Notice that, as a result, you can't call this sequence in a loop. Why? Because the value of the semaphore will be positive at the end but it needs to be 0 at the beginning. Moreover, it is not possible to check the value of the semaphore after line 7 before the next loop trip. However as long as the number of calls to barriersignal.V() is greater than or equal to the number of calls to barriersignal.P(), this code implements a barrier and there is no execution sequence for which this condition is false.
The sequence of a P() and V() in quick succession like this is called a turnstile because it lets one thread through at a time. It's like an empty mutex, just used for traffic control. Each thread, except the last one to decrement global_count, will call P(). After each thread returns from a P() operation it will call V() so that another thread can complete its P(). The last thread kicks off this sequence, though, by calling V() indicating that the first -- uh -- P()ing thread can proceed.

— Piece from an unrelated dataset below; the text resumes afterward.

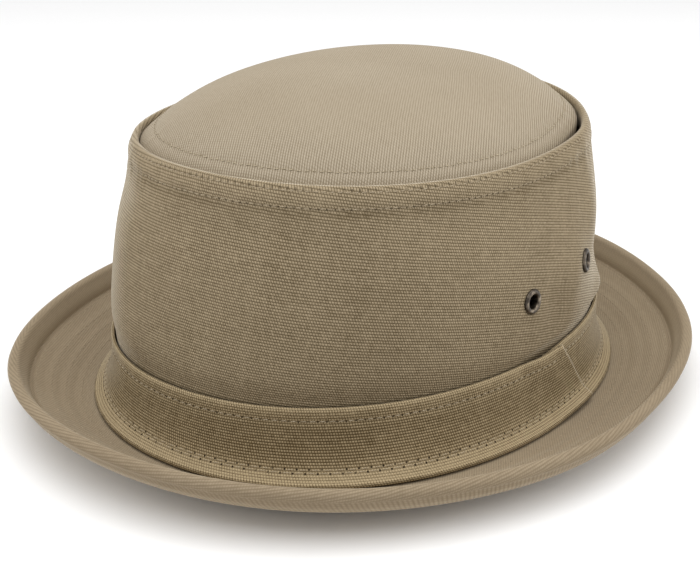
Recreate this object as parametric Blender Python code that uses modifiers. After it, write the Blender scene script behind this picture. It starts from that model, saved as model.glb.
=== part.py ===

Think about how you might write a turnstile type barrier so that it could work in a loop.
For one thing, the SYSV IPC semaphores are created in groups, and you can operate on more than one at a time atomically. This means that you can release (signal) one or more semaphores at the same time that you get (wait for) one or more others, and that none of this happens unless it all happens. You can do the same thing with the semaphores we have been disussing, but it is complicated to do it right.
For another thing, you can wait or signal by more than a +1 or -1 at a time. This is not common, but when you need it (for instance, to obtain or release more than one of a given resource), this feature is very handy.
Moreover, you are allowed to obtain the current value of the semaphore so you can decide whether your thread wishes to perform an operation. For example, you could decide to V() a semaphore only when enough threads have blocked. This feature is often very handy.
Finally, you can use semaphores in a non-blocking mode, getting an error condition back in the cases when the semaphoore would block.